What to work on: Gather up every line from the entries below that uses the word "code".

Listed records:
:::::
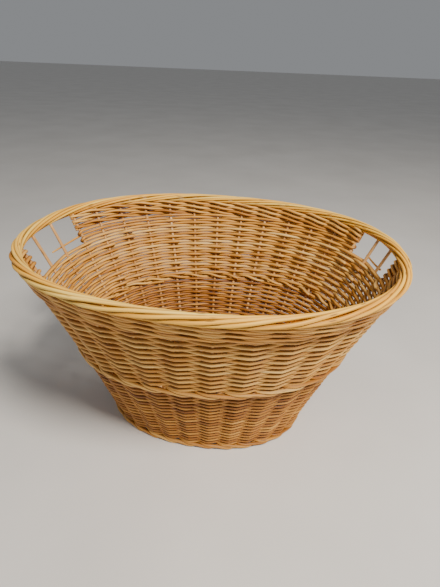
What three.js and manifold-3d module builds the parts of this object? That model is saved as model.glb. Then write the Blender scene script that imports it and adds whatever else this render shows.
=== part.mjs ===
// An oval willow basket with a cut-out handle in each end: a flat woven base, thirty-two upright stakes,
// bands of weaving with thicker wales between them, and a rolled border.
// Millimetres, +Z up, +X along the long axis. The origin is on the floor under the middle of the basket.
import * as THREE from "three";
import Module from "manifold-3d";
import { ParametricGeometry } from "three/addons/geometries/ParametricGeometry.js";
import { mergeVertices } from "three/addons/utils/BufferGeometryUtils.js";

const wasm = await Module();
wasm.setup();

// The wall: half sizes of the oval that the stakes stand on, at the floor and at the border.
const FLOOR_HALF_LENGTH = 175;
const FLOOR_HALF_WIDTH = 131;
const RIM_HALF_LENGTH = 311;
const RIM_HALF_WIDTH = 252;
const RIM_HEIGHT = 336;
const OVAL_EXPONENT = 2.2; // a little squarer than an ellipse
const WALL_HOLLOW = 0.16; // the wall flares faster towards the top
const ROW_TILT = 0.045; // the weaving climbs this share of the height towards its highest side
const HIGHEST_SIDE = 0.46; // radians from +X towards +Y

// Shares of the rim height at which one band of weaving ends and the next begins.
const FOOT_WALE_TOP = 0.062;
const LOWER_WEAVE_TOP = 0.502;
const MID_WALE_TOP = 0.557;
const HANDLE_SILL = 0.84;
const UPPER_WEAVE_TOP = 0.9;
const TOP_WALE_TOP = 0.96;

// Shares of the way round the rim, from +X towards +Y, of the stakes at the sides of each handle opening.
const RIGHT_HANDLE = [0.002, 0.084];
const LEFT_HANDLE = [0.45, 0.556];
const BACK_SPACES = 12;
const FRONT_SPACES = 14;
const HANDLE_SPACES = 3;

const STAKE_RADIUS = 3.2;
const STAKE_FOOT = 4;
const STAKE_TOP = 328;
const WEAVER = 4.2;
const GAP = 0.3;
const ROD_SIDES = 6;
const HOLE_SIDES = 4;
const STAKE_STEPS = 3;

const BORDER_STRANDS = 4;
const BORDER_TURNS = 10;
const STRAND_RADIUS = 3;
const STRAND_REACH = 6.8; // how far a strand's middle swings out and in
const STRAND_RISE = 4.5; // how far it swings up and down
const STRAND_SIDES = 5;
const STRAND_STEPS_PER_TURN = 7;

const BASE_UNDERSIDE = 8;
const BASE_THICKNESS = 8;
const CROSS_STICKS = 7;
const CROSS_STICK_SPACING = 38;
const CROSS_STICK_RADIUS = 3.5;
const LONG_STICKS = 3;
const LONG_STICK_SPACING = 24;
const LONG_STICK_RADIUS = 3;
const STICK_CLEARANCE = 2;

// The single rod left loose across each handle opening: the shares of the opening's length and of the wall's
// height at its two ends.
const LEFT_LOOSE_ROD = { from: 0.1, to: 0.48, firstShare: 0.858, lastShare: 0.852 };
const RIGHT_LOOSE_ROD = { from: 0.34, to: 0.74, firstShare: 0.874, lastShare: 0.884 };
const LOOSE_STEPS = 6;
const LOOSE_RADIUS = 2;
const LOOSE_SAG = 0.006;
const LOOSE_CLEARANCE = 0.8; // between it and the stakes it passes

const CURVE_PARTS = [0, 0.25, 0.5, 0.75, 1]; // where along a rod its curve has a point
const MERGE_DISTANCE = 1e-3;
const SLOPE_STEP = 1e-3; // the change of angle or share that the wall's direction is measured over
const TWIST_STEP = 1e-4; // the share of the rim that a strand's direction is measured over

const ROUGHNESS = 0.62;
const COLOURS = { rod: 0xc79a5f, fine: 0xb98b52, rim: 0xd3aa70, base: 0xb08450 };

const basket = new THREE.Group();

function addPiece(name, geometry, colour) {
  const material = new THREE.MeshStandardMaterial({ color: colour, roughness: ROUGHNESS, metalness: 0 });
  const mesh = new THREE.Mesh(geometry, material);
  mesh.name = name;
  basket.add(mesh);
}

// A geometry as a solid for cutting, turned right way out if its faces point inwards.
function solidOf(geometry) {
  const bare = geometry.clone();
  bare.deleteAttribute("normal");
  bare.deleteAttribute("uv");
  const merged = mergeVertices(bare, MERGE_DISTANCE);
  const triVerts = new Uint32Array(merged.index.array);
  const build = () =>
    new wasm.Manifold(
      new wasm.Mesh({ numProp: 3, vertProperties: merged.attributes.position.array, triVerts }),
    );
  const solid = build();
  if (solid.volume() > 0) return solid;
  triVerts.reverse();
  return build();
}

function geometryOf(solid) {
  const mesh = solid.getMesh();
  const positions = new Float32Array(mesh.numVert * 3);
  for (let i = 0; i < mesh.numVert; i += 1) {
    const first = i * mesh.numProp;
    positions.set(mesh.vertProperties.subarray(first, first + 3), i * 3);
  }
  return new THREE.BufferGeometry()
    .setAttribute("position", new THREE.BufferAttribute(positions, 3))
    .setIndex(new THREE.BufferAttribute(mesh.triVerts, 1));
}

// A point of an oval with these half sizes, at an angle in radians from +X towards +Y.
function ovalPoint(halfLength, halfWidth, angle, target = new THREE.Vector2()) {
  const squared = (value) => Math.sign(value) * Math.abs(value) ** (2 / OVAL_EXPONENT);
  return target.set(halfLength * squared(Math.cos(angle)), halfWidth * squared(Math.sin(angle)));
}

// The middle of the wall at an angle and a share of the rim height.
function wallMiddle(angle, share) {
  const flare = share * (1 - WALL_HOLLOW * (1 - share));
  const halfLength = THREE.MathUtils.lerp(FLOOR_HALF_LENGTH, RIM_HALF_LENGTH, flare);
  const halfWidth = THREE.MathUtils.lerp(FLOOR_HALF_WIDTH, RIM_HALF_WIDTH, flare);
  const flat = ovalPoint(halfLength, halfWidth, angle);
  return new THREE.Vector3(flat.x, flat.y, RIM_HEIGHT * share);
}

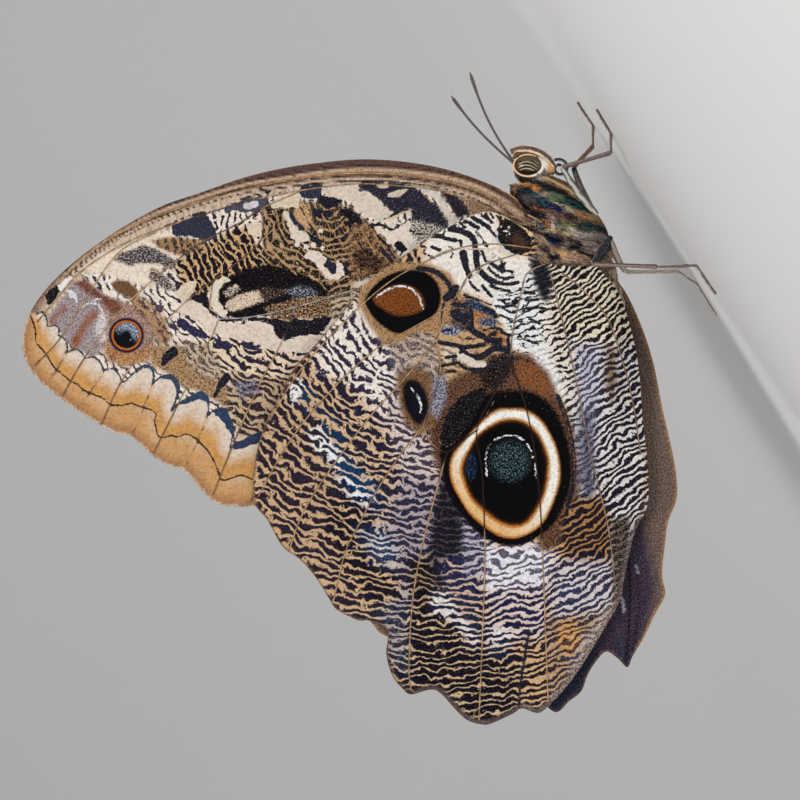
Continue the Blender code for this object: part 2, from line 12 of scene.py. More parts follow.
import bpy
import numpy as np
from mathutils import Matrix, Vector
from mathutils.geometry import delaunay_2d_cdt
from mathutils.kdtree import KDTree


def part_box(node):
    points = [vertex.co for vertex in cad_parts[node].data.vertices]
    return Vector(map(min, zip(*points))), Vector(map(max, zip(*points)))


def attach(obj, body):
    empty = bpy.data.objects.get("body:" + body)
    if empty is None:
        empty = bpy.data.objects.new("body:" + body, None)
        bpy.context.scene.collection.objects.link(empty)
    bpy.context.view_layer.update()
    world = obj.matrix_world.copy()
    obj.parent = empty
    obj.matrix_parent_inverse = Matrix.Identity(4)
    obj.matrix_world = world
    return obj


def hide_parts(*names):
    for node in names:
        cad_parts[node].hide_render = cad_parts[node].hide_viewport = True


MM = 0.001
SQUARE = 0.15

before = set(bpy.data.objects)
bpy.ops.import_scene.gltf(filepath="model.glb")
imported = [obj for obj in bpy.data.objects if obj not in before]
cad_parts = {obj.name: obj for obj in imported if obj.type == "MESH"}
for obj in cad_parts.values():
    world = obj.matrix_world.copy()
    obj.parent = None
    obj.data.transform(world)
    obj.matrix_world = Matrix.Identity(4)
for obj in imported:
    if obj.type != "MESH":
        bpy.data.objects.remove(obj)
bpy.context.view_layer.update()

# Stance
WING_PITCH = math.radians(57.0)
COS_PITCH = math.cos(WING_PITCH)
SIN_PITCH = math.sin(WING_PITCH)
FLOOR = -11.2
THORAX_FRONT = 9.471
SHIFT = np.array([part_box("thorax")[1][0] / MM - THORAX_FRONT, 0.0, -FLOOR])

# Wings
FORE_LAYER = 0.68
HIND_LAYER = 1.92
HIND_LAYER_FREE = 0.8
HIND_SPREAD = 1.12
RELEASE_AT_ROOT = 5.0
RELEASE_AT_TAIL = 14.0
FAR_HIND_TURN = math.radians(6.5)
HIND_HINGE = np.array([0.0, 1.5])
MEMBRANE_HALF = 0.16
MARGIN_HALF = 0.05
VEIN_RISE = 0.12
VEIN_HALF_ROOT = 0.22
VEIN_HALF_TIP = 0.12
PLEAT = 0.1
WEB_STEP = 0.38

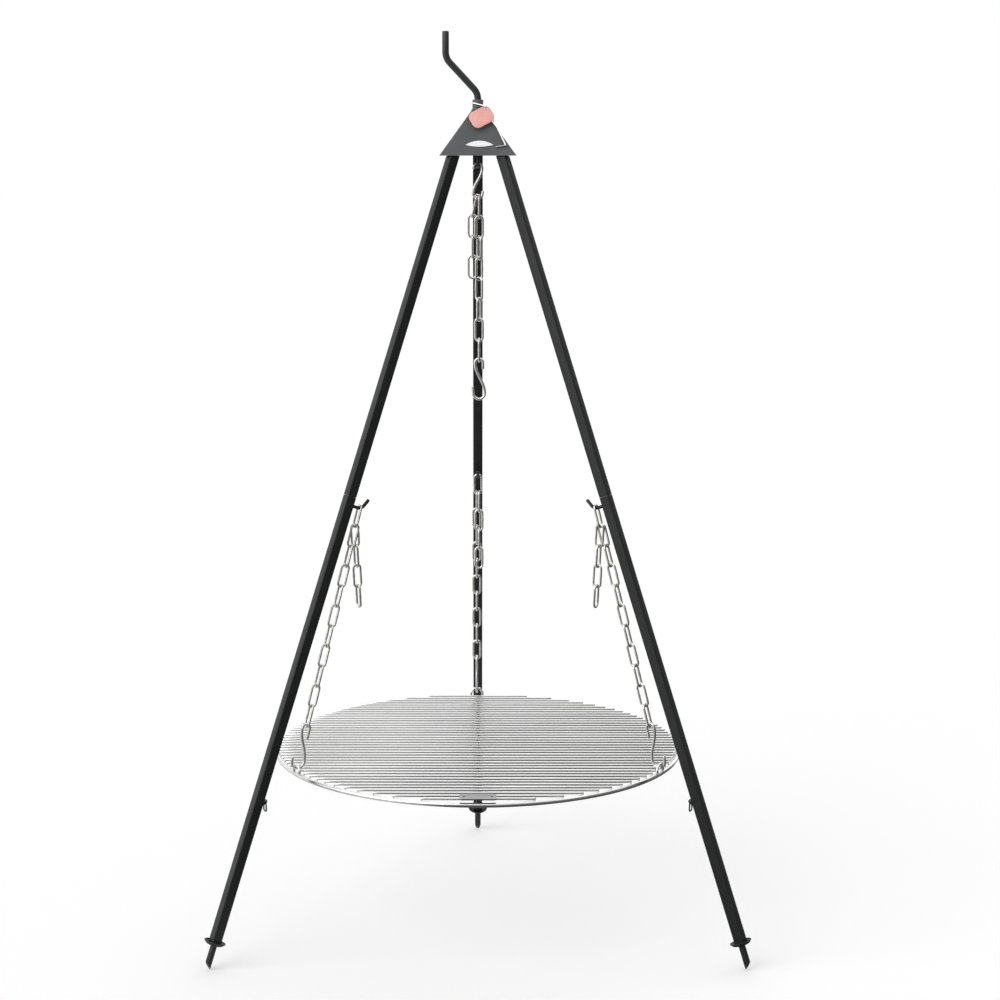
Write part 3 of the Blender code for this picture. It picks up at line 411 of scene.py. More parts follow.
def build_tone_group() -> bpy.types.NodeTree:
    """Group that mixes two colours by a noise of four octaves, and puts out the mask too.

    Returns:
        The group's tree.
    """
    tree = group_tree("two_tone", {"Light": ("NodeSocketColor", (0.8, 0.8, 0.8, 1.0)),
                                   "Dark": ("NodeSocketColor", (0.2, 0.2, 0.2, 1.0)),
                                   "Scale": ("NodeSocketFloat", 40.0),
                                   "Stretch": ("NodeSocketVector", (1.0, 1.0, 1.0))},
                      {"Color": "NodeSocketColor", "Mask": "NodeSocketFloat"})
    nodes = Nodes(tree)
    given, result = nodes.add("NodeGroupInput"), nodes.add("NodeGroupOutput")
    place = nodes.add("ShaderNodeTexCoord")
    stretch = nodes.add("ShaderNodeMapping")
    noise = nodes.add("ShaderNodeTexNoise", _Detail=4.0, _Roughness=0.6)
    curve = nodes.add("ShaderNodeMapRange", _From_Min=0.32, _From_Max=0.68)
    mix = nodes.add("ShaderNodeMix", data_type="RGBA")
    nodes.join((place, "Object", stretch, "Vector"), (given, "Stretch", stretch, "Scale"),
               (stretch, "Vector", noise, "Vector"), (given, "Scale", noise, "Scale"),
               (noise, "Fac", curve, "Value"), (curve, "Result", mix, "Factor"),
               (given, "Dark", mix, COLOR_A), (given, "Light", mix, COLOR_B),
               (mix, COLOR_OUT, result, "Color"), (curve, "Result", result, "Mask"))
    return tree


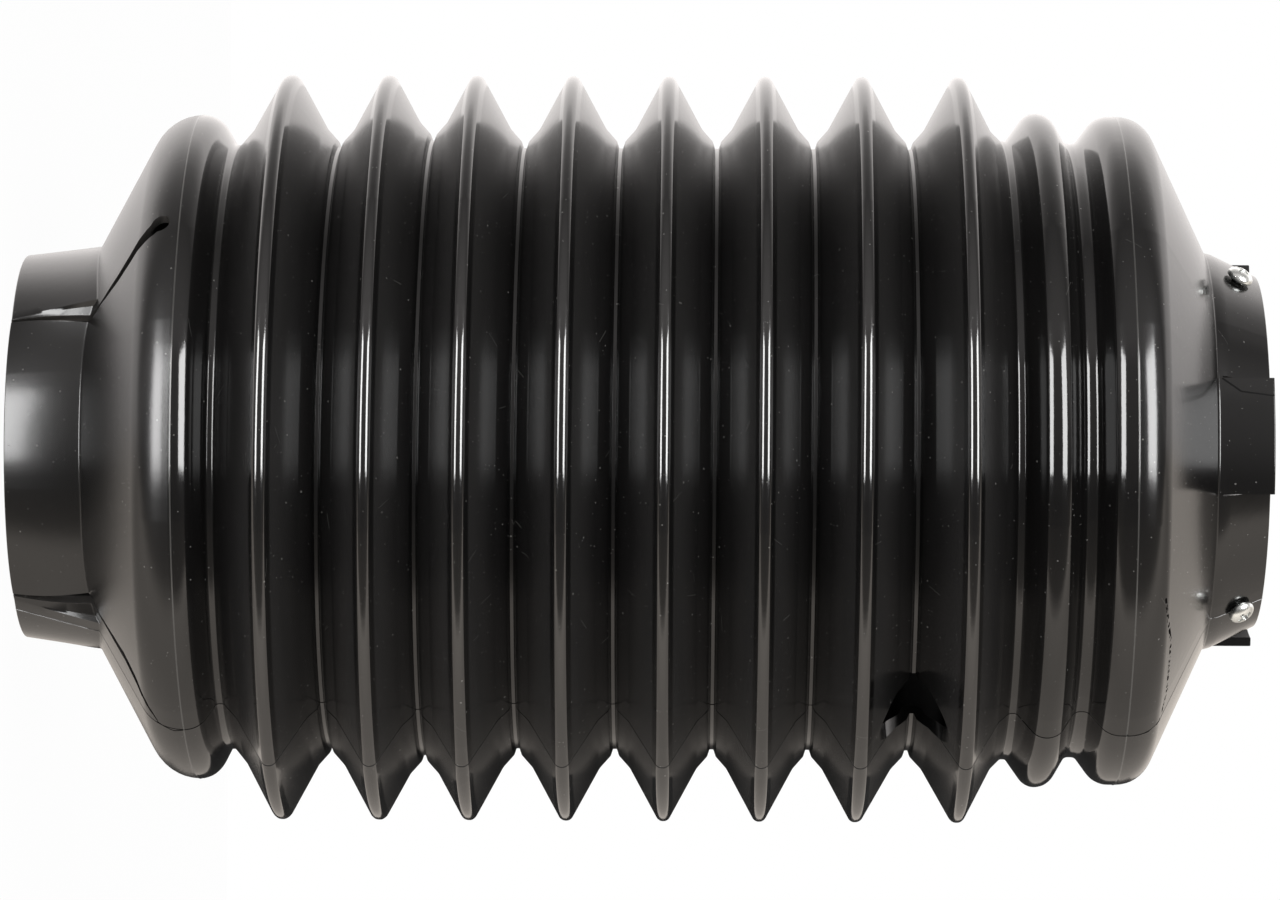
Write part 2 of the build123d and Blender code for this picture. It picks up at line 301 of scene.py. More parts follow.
def wall_mesh(name):
    """The section set out column by column, with faces that remember the inner side and the parting lines."""
    r, z = rows[:, 0], rows[:, 1]
    is_outer = np.zeros(len(rows), bool)
    is_outer[: int(np.argmax(rows[:, 1]))] = True
    grid = []
    for turn in turns:
        cr = np.minimum(r + np.where(is_outer, seam_lift(turn, len(rows)), 0), CREST)
        cz = z + sway(z, turn)
        lean, round_ = foot_bend(turn)
        start = -FOOT_ROOT + ROOT_RING + (round_ * math.tan(lean / 2) if lean > 0.2 else 0)
        cr, cz = bent(cr, cz, FOOT_RADIUS, start, -1, lean, round_, FOOT_STRETCH)
        cr, cz = bent(cr, cz, HEAD_RADIUS, HEAD_ROOT + ROOT_RING, 1, head_lean(turn), HEAD_BEND, HEAD_STRETCH)
        wider, higher = crease_bow(z, turn)
        cr, cz = cr + wider, cz + higher
        a = math.radians(turn)
        grid.append(np.column_stack((cr * math.cos(a), cr * math.sin(a), cz)))
    verts = np.concatenate(grid) * MM
    count, around = len(rows), len(turns)
    faces = []
    for j in range(around):
        k = (j + 1) % around
        for i in range(count):
            m = (i + 1) % count
            faces.append((j * count + i, k * count + i, k * count + m, j * count + m))
    mesh = bpy.data.meshes.new(name)
    mesh.from_pydata(verts.tolist(), [], faces)
    mesh.update()
    middle = (rows + np.roll(rows, -1, axis=0)) / 2
    on_line = [r > FOOT_SHOULDER[0] - 0.1 and min(abs(z - h) for _, h in PARTINGS) < 0.16 for r, z in middle]
    for label, marks in (("inside", ~is_outer), ("parting", on_line)):
        layer = mesh.attributes.new(label, "FLOAT", "FACE")
        layer.data.foreach_set("value", np.tile(marks, around).astype(np.float32))
    return mesh


def add(name, mesh):
    piece = bpy.data.objects.new(name, mesh)
    bpy.context.scene.collection.objects.link(piece)
    return piece


boot = add("bellows_wall", wall_mesh("bellows_wall"))
print("wall", len(boot.data.vertices), "vertices")

# %% [markdown]
# ## Cuts
# The collars were slit after moulding, so the cuts go straight through: four at the foot, each a wedge that
# becomes a narrow cut, six beside the head's tabs, three screw holes and the vent. The foot's cuts end in
# round stops, apart from one that tore on past its stop.
# All the cutters are closed prisms that don't touch, so one boolean takes them together.
# %% Cutters
def prism(bm, outline, place, near_end, far_end, torn=0.0):
    """A closed prism: an outline in the local X and Y of place, from near_end to far_end along its Z."""
    layer = bm.faces.layers.float["torn"]
    rings = [[bm.verts.new(place @ Vector((x, y, d))) for x, y in outline] for d in (near_end, far_end)]
    sides = [bm.faces.new(rings[0][::-1]), bm.faces.new(rings[1])]
    for n in range(len(outline)):
        m = (n + 1) % len(outline)
        sides.append(bm.faces.new((rings[0][n], rings[0][m], rings[1][m], rings[1][n])))
    for side in sides:
        side[layer] = torn


def facing(turn, height, tilt=0.0, radius=0.0):
    """Local X runs round the axis, local Z points away from it, tilted up by tilt."""
    a = math.radians(turn)
    out = Vector((math.cos(a), math.sin(a), 0))
    round_axis = Vector((-math.sin(a), math.cos(a), 0))
    z_axis = out * math.cos(tilt) + Vector((0, 0, math.sin(tilt)))
    y_axis = z_axis.cross(round_axis)
    place = Matrix((round_axis, y_axis, z_axis)).transposed().to_4x4()
    place.translation = out * radius + Vector((0, 0, height))
    return place


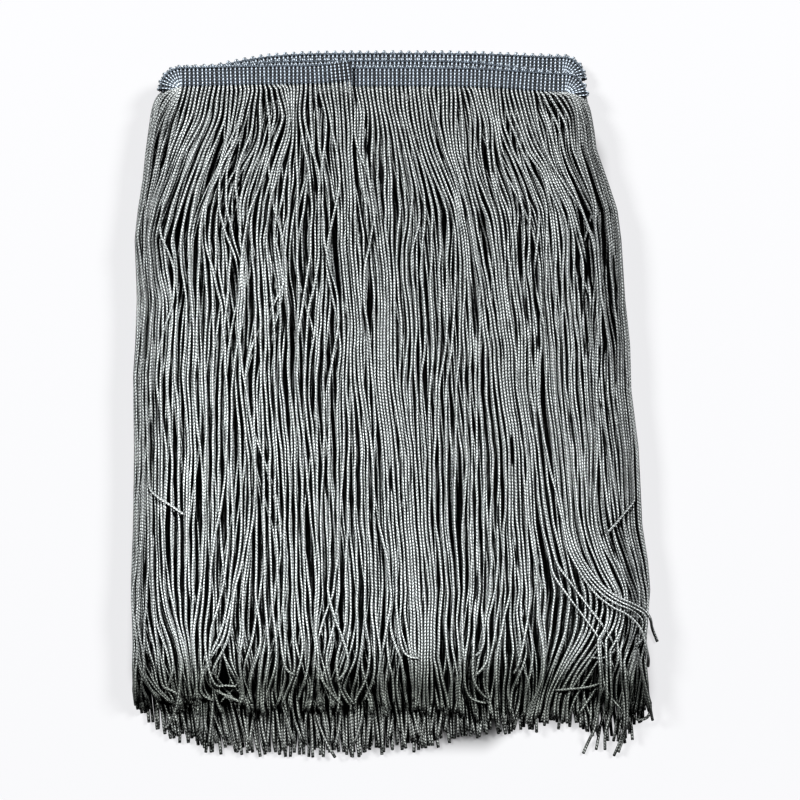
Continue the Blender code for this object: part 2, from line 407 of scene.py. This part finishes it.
course_spots = np.linspace(GROUND_INSET, walked[-1] - GROUND_INSET, GROUND_COLUMNS + 1)
ground_edge, ground_across, _ = tape_at(course_spots)
bm = bmesh.new()
bmesh.ops.create_grid(bm, x_segments=GROUND_COLUMNS, y_segments=2, size=1.0)
for vert in bm.verts:
    column = round((vert.co.x + 1) / 2 * GROUND_COLUMNS)
    depth = GROUND_INSET + GROUND_DEPTH * (1 - vert.co.y) / 2
    vert.co = Vector((ground_edge[column] + ground_across[column] * depth) / 1000)
ground_mesh = bpy.data.meshes.new("heading_ground")
bm.to_mesh(ground_mesh)
bm.free()
ground_mesh.uv_layers.new(name="UVMap")
heading_ground = link(bpy.data.objects.new("heading_ground", ground_mesh))
thicken = heading_ground.modifiers.new("Thickness", "SOLIDIFY")
thicken.thickness = GROUND_THICKNESS / 1000
thicken.offset = 0
# Painted shade: the ground is coloured nearly black, darker than its yarn, for the shade between ribs and
# rows.
ground_shade_yarn = yarn_material(
    "Heading_ground_shade", dark=(0.004, 0.005, 0.006), light=(0.014, 0.016, 0.019),
    columns=1, slant=0.0, offset=0.0, relief=0.00010, roughness=0.9,
)
dress(heading_ground, ground_shade_yarn, "heading")

# ------------------------------------------------------------------------------------------------
# Fringe. Strands of chainette, a thin chain-knitted cord, hang from the ribs that they are knitted into
# and are cut at the foot. They are laid one by one, from the surface up, on a height map of what lies
# there already, so that they rest on, beside and across each other.

STRAND_RADIUS = 0.54
STITCH = 1.38
ROOT_DEPTH = 8.5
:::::
Answer below:
Continue the Blender code for this object: part 2, from line 12 of scene.py. More parts follow.
Write part 3 of the Blender code for this picture. It picks up at line 411 of scene.py. More parts follow.
Write part 2 of the build123d and Blender code for this picture. It picks up at line 301 of scene.py. More parts follow.
Continue the Blender code for this object: part 2, from line 407 of scene.py. This part finishes it.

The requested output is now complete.